Take the data below and copy exactly the lines starting at the one with "front_shell();" and finishing at the one with "obj.parent = None", both included.

══════════

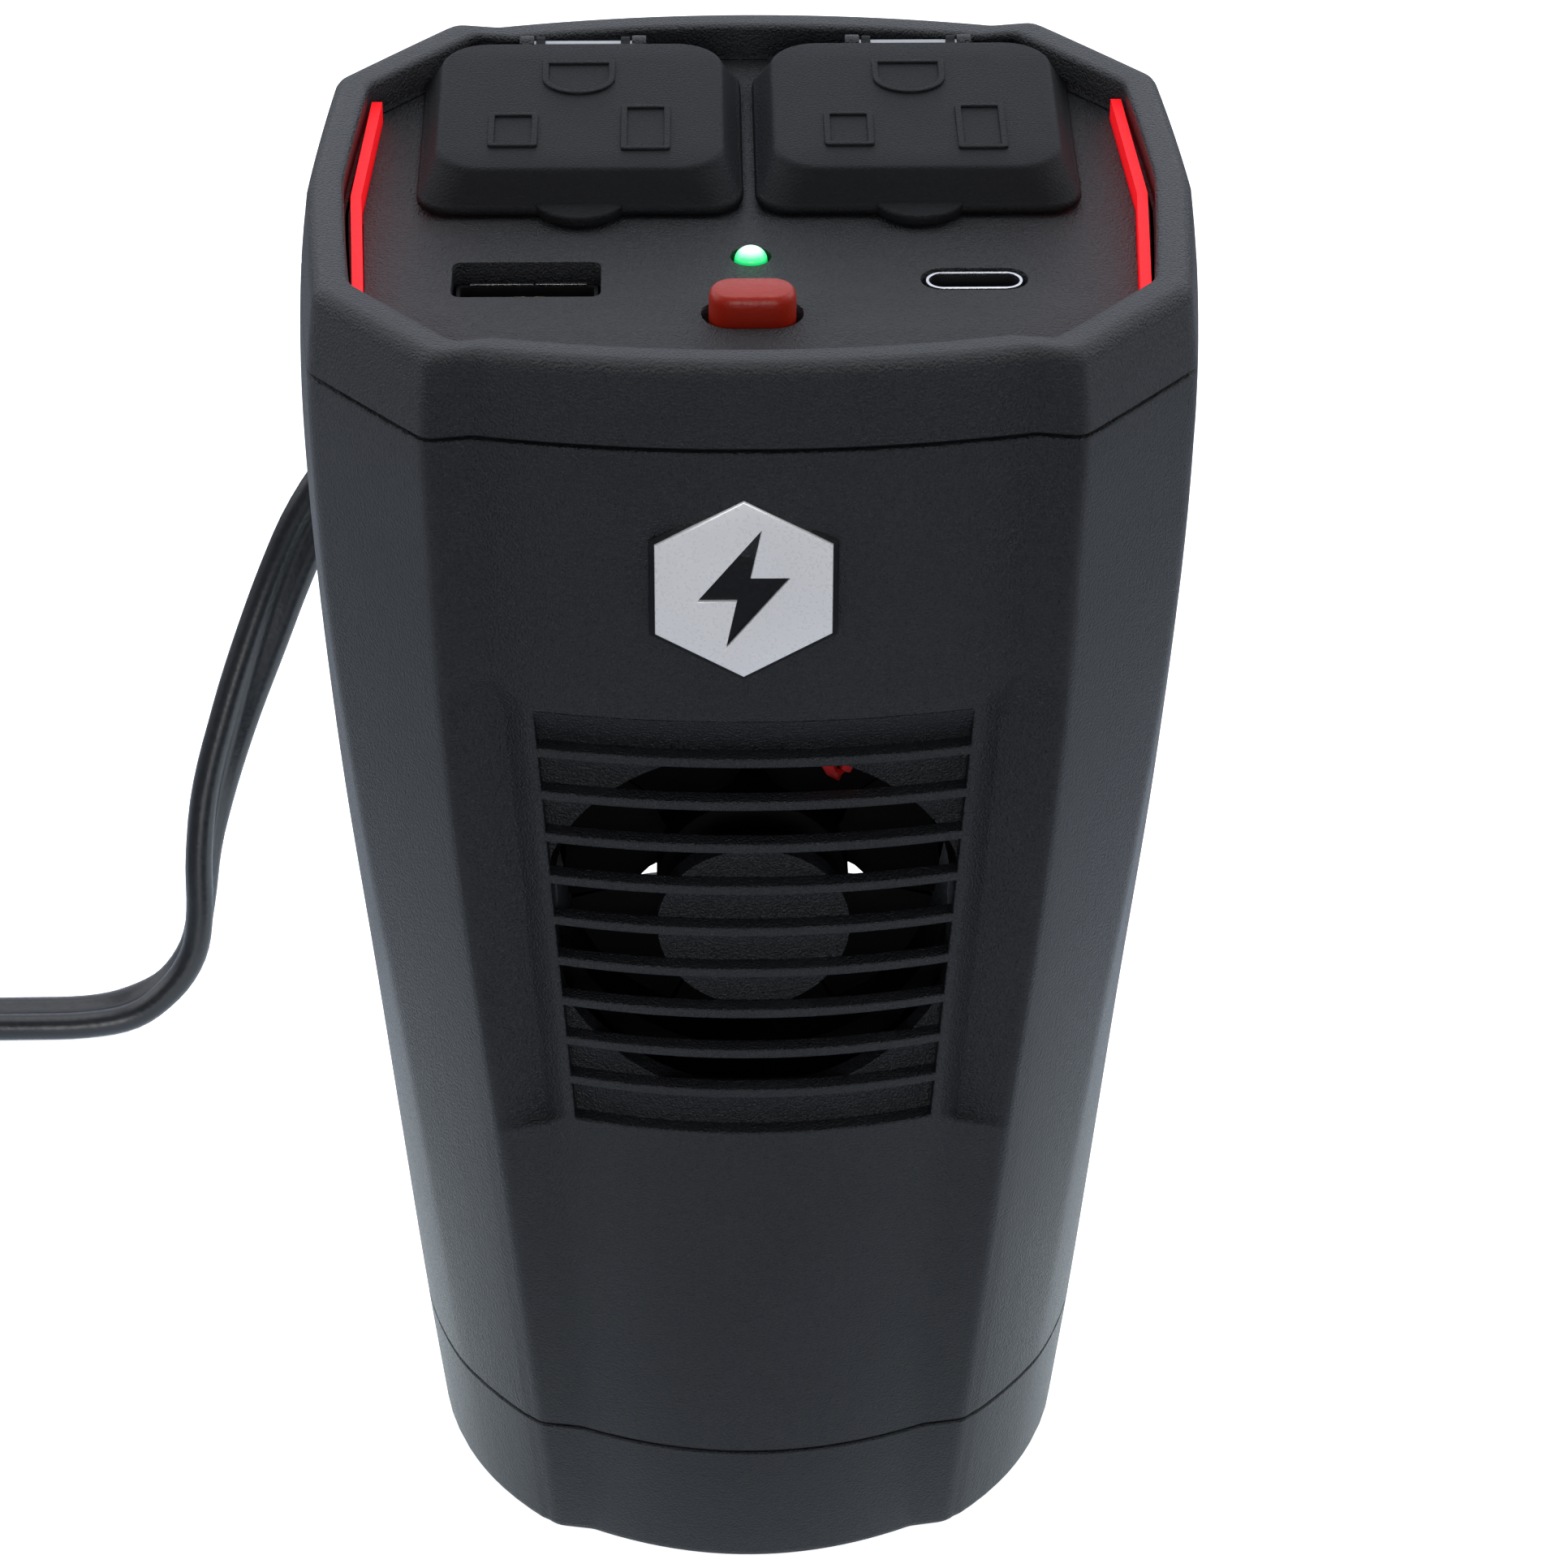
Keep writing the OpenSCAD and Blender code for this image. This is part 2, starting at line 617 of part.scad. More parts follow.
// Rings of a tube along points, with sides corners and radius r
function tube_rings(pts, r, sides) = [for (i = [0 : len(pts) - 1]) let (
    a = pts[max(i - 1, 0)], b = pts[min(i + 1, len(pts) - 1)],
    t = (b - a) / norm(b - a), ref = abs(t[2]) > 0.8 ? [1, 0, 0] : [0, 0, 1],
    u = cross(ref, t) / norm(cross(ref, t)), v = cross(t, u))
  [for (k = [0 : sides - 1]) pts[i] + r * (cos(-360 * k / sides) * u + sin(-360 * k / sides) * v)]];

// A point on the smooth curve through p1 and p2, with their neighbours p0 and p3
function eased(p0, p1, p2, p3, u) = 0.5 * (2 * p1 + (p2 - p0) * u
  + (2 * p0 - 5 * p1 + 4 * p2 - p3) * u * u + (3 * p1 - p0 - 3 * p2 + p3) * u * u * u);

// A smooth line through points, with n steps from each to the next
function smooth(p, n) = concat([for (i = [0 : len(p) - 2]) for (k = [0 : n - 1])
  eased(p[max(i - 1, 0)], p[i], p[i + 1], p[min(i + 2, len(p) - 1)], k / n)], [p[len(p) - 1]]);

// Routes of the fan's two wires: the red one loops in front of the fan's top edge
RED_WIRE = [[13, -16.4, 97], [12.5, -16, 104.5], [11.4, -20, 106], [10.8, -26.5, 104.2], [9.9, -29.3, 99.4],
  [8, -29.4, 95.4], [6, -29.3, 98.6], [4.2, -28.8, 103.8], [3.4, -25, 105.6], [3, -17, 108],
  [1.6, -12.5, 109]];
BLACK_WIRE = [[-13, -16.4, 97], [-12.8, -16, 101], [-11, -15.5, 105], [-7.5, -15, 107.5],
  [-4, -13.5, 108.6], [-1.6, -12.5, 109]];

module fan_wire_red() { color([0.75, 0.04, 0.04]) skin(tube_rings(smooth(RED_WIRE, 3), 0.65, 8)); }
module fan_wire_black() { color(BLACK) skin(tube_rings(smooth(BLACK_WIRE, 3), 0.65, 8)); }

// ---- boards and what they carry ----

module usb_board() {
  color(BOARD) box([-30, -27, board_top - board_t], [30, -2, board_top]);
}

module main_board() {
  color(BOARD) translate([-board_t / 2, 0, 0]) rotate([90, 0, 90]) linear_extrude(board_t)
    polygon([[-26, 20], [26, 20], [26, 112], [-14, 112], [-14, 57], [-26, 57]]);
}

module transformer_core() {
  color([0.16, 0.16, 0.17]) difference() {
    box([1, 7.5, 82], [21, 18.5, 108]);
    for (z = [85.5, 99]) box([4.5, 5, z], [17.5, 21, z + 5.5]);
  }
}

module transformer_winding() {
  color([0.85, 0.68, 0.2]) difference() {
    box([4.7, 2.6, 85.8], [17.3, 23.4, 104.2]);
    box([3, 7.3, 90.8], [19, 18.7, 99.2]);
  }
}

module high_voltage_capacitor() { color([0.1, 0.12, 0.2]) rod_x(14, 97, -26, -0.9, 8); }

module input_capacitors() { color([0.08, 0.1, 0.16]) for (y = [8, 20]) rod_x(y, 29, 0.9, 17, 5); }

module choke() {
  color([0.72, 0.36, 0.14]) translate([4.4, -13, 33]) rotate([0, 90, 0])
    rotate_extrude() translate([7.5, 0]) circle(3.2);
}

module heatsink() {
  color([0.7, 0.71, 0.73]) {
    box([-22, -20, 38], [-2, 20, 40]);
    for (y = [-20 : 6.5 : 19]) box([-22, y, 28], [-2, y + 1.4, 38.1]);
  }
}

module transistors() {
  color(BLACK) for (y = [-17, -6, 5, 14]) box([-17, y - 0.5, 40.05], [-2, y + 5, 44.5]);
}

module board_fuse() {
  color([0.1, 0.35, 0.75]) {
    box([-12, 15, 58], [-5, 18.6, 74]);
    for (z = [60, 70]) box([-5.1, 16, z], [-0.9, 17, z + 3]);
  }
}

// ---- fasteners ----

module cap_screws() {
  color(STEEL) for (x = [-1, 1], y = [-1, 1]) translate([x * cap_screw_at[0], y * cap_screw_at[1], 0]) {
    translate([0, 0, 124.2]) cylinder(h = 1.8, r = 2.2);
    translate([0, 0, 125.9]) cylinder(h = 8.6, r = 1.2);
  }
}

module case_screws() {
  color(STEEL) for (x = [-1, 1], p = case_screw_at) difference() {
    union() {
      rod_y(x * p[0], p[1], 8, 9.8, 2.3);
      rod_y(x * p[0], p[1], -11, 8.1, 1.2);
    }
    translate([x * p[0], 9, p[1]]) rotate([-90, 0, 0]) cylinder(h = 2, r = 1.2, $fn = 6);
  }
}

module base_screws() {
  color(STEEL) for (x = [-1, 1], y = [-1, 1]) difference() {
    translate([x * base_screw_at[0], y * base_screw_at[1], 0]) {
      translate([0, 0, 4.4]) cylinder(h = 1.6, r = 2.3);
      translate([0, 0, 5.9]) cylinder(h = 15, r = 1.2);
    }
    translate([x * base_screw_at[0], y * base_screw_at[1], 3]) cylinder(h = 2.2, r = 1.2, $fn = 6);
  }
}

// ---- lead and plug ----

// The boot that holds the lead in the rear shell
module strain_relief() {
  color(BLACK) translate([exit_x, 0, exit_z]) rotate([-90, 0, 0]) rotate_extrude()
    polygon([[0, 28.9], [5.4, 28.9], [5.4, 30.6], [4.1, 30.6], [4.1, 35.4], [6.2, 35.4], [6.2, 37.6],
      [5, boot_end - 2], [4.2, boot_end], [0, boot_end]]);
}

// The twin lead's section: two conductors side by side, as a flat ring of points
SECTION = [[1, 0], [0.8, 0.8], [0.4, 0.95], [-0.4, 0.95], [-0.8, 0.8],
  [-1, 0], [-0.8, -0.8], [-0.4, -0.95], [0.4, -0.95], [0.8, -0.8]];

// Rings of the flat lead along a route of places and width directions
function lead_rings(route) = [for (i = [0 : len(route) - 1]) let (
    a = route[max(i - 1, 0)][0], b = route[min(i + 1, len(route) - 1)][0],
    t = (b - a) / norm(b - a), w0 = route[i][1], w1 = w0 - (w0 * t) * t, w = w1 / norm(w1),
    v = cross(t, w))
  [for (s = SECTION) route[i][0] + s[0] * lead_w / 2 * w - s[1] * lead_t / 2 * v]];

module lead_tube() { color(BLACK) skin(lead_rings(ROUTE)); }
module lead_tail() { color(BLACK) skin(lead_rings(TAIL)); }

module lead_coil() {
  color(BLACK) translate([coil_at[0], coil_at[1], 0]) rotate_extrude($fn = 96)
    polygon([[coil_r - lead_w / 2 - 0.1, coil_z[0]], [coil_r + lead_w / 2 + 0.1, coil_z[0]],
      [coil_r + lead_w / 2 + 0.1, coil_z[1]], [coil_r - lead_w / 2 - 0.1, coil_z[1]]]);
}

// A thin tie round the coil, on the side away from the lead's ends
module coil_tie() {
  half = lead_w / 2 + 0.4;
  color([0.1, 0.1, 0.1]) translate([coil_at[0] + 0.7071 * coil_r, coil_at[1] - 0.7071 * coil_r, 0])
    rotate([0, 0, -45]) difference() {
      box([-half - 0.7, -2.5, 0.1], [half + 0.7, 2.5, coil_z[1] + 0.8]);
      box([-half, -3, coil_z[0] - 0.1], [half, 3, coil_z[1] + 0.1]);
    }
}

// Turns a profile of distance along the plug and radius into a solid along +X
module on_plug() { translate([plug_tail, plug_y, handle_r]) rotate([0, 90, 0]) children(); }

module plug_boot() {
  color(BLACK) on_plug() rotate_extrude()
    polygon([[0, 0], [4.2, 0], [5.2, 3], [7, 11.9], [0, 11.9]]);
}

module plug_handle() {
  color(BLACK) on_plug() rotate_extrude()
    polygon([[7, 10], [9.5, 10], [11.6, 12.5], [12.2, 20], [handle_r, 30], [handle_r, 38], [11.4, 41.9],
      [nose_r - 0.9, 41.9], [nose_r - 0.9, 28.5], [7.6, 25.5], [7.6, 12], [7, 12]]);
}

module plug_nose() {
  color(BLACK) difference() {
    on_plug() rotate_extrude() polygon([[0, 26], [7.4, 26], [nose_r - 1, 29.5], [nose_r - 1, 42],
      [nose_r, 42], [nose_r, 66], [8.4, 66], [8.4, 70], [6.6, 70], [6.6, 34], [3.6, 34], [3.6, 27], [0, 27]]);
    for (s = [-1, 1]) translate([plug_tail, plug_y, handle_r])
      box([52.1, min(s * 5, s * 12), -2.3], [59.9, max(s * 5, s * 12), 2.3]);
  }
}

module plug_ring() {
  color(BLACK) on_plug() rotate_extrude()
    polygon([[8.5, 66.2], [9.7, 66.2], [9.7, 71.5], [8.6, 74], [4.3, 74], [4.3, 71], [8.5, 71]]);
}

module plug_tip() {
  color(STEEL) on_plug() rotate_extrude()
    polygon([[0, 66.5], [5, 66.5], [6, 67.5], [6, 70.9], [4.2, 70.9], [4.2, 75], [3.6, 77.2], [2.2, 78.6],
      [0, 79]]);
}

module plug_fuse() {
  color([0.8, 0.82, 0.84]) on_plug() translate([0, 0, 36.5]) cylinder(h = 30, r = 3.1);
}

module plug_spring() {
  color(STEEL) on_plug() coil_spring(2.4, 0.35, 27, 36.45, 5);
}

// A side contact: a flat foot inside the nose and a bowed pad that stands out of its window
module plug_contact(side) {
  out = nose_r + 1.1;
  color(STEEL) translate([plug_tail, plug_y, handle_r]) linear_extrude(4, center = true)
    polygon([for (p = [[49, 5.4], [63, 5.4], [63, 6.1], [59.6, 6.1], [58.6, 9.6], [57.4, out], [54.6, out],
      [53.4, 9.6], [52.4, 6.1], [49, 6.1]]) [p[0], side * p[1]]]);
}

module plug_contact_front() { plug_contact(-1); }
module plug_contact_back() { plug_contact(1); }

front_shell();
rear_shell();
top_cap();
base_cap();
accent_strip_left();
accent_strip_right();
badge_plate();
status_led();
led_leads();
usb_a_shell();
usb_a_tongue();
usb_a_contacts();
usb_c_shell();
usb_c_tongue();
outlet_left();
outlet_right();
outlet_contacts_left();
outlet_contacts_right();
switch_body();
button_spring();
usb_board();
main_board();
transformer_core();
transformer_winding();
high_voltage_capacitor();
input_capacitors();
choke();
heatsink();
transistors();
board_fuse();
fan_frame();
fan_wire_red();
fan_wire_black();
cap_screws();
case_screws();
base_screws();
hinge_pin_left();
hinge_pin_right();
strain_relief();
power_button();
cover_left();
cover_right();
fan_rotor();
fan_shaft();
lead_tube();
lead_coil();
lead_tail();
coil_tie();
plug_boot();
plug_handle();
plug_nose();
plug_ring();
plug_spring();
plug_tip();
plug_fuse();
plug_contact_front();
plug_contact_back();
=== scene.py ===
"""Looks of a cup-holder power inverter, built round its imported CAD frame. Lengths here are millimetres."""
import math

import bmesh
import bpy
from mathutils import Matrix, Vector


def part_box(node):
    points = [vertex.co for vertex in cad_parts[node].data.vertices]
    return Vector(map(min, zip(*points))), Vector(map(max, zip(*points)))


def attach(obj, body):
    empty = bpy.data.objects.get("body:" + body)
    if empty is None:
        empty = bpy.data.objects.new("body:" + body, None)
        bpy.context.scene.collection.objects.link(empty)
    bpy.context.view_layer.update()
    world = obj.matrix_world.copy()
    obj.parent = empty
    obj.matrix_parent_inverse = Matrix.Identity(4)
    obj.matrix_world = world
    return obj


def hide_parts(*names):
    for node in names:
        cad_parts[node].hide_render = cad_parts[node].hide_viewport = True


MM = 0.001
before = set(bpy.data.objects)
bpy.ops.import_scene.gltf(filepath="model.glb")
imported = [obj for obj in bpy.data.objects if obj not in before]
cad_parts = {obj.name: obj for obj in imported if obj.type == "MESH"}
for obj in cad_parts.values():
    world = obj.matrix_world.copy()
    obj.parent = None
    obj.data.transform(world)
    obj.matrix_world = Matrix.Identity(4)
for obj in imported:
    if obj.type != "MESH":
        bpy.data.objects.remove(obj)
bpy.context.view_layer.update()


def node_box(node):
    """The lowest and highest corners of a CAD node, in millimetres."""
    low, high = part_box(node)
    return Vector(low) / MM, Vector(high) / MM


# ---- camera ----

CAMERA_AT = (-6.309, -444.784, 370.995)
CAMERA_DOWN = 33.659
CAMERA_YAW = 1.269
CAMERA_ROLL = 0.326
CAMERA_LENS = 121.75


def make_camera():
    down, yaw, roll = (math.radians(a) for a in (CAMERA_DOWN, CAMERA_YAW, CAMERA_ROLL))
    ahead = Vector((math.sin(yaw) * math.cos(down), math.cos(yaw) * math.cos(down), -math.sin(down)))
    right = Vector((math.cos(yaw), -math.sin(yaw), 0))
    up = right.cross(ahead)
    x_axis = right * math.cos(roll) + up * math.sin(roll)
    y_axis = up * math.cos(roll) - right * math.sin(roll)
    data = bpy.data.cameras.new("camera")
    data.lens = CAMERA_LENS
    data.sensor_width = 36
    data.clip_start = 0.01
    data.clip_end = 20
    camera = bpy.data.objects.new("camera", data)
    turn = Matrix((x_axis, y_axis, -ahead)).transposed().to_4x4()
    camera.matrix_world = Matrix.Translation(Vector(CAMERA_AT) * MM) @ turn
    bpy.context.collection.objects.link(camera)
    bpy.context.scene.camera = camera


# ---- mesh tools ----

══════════

Expected answer:
front_shell();
rear_shell();
top_cap();
base_cap();
accent_strip_left();
accent_strip_right();
badge_plate();
status_led();
led_leads();
usb_a_shell();
usb_a_tongue();
usb_a_contacts();
usb_c_shell();
usb_c_tongue();
outlet_left();
outlet_right();
outlet_contacts_left();
outlet_contacts_right();
switch_body();
button_spring();
usb_board();
main_board();
transformer_core();
transformer_winding();
high_voltage_capacitor();
input_capacitors();
choke();
heatsink();
transistors();
board_fuse();
fan_frame();
fan_wire_red();
fan_wire_black();
cap_screws();
case_screws();
base_screws();
hinge_pin_left();
hinge_pin_right();
strain_relief();
power_button();
cover_left();
cover_right();
fan_rotor();
fan_shaft();
lead_tube();
lead_coil();
lead_tail();
coil_tie();
plug_boot();
plug_handle();
plug_nose();
plug_ring();
plug_spring();
plug_tip();
plug_fuse();
plug_contact_front();
plug_contact_back();
=== scene.py ===
"""Looks of a cup-holder power inverter, built round its imported CAD frame. Lengths here are millimetres."""
import math

import bmesh
import bpy
from mathutils import Matrix, Vector


def part_box(node):
    points = [vertex.co for vertex in cad_parts[node].data.vertices]
    return Vector(map(min, zip(*points))), Vector(map(max, zip(*points)))


def attach(obj, body):
    empty = bpy.data.objects.get("body:" + body)
    if empty is None:
        empty = bpy.data.objects.new("body:" + body, None)
        bpy.context.scene.collection.objects.link(empty)
    bpy.context.view_layer.update()
    world = obj.matrix_world.copy()
    obj.parent = empty
    obj.matrix_parent_inverse = Matrix.Identity(4)
    obj.matrix_world = world
    return obj


def hide_parts(*names):
    for node in names:
        cad_parts[node].hide_render = cad_parts[node].hide_viewport = True


MM = 0.001
before = set(bpy.data.objects)
bpy.ops.import_scene.gltf(filepath="model.glb")
imported = [obj for obj in bpy.data.objects if obj not in before]
cad_parts = {obj.name: obj for obj in imported if obj.type == "MESH"}
for obj in cad_parts.values():
    world = obj.matrix_world.copy()
    obj.parent = None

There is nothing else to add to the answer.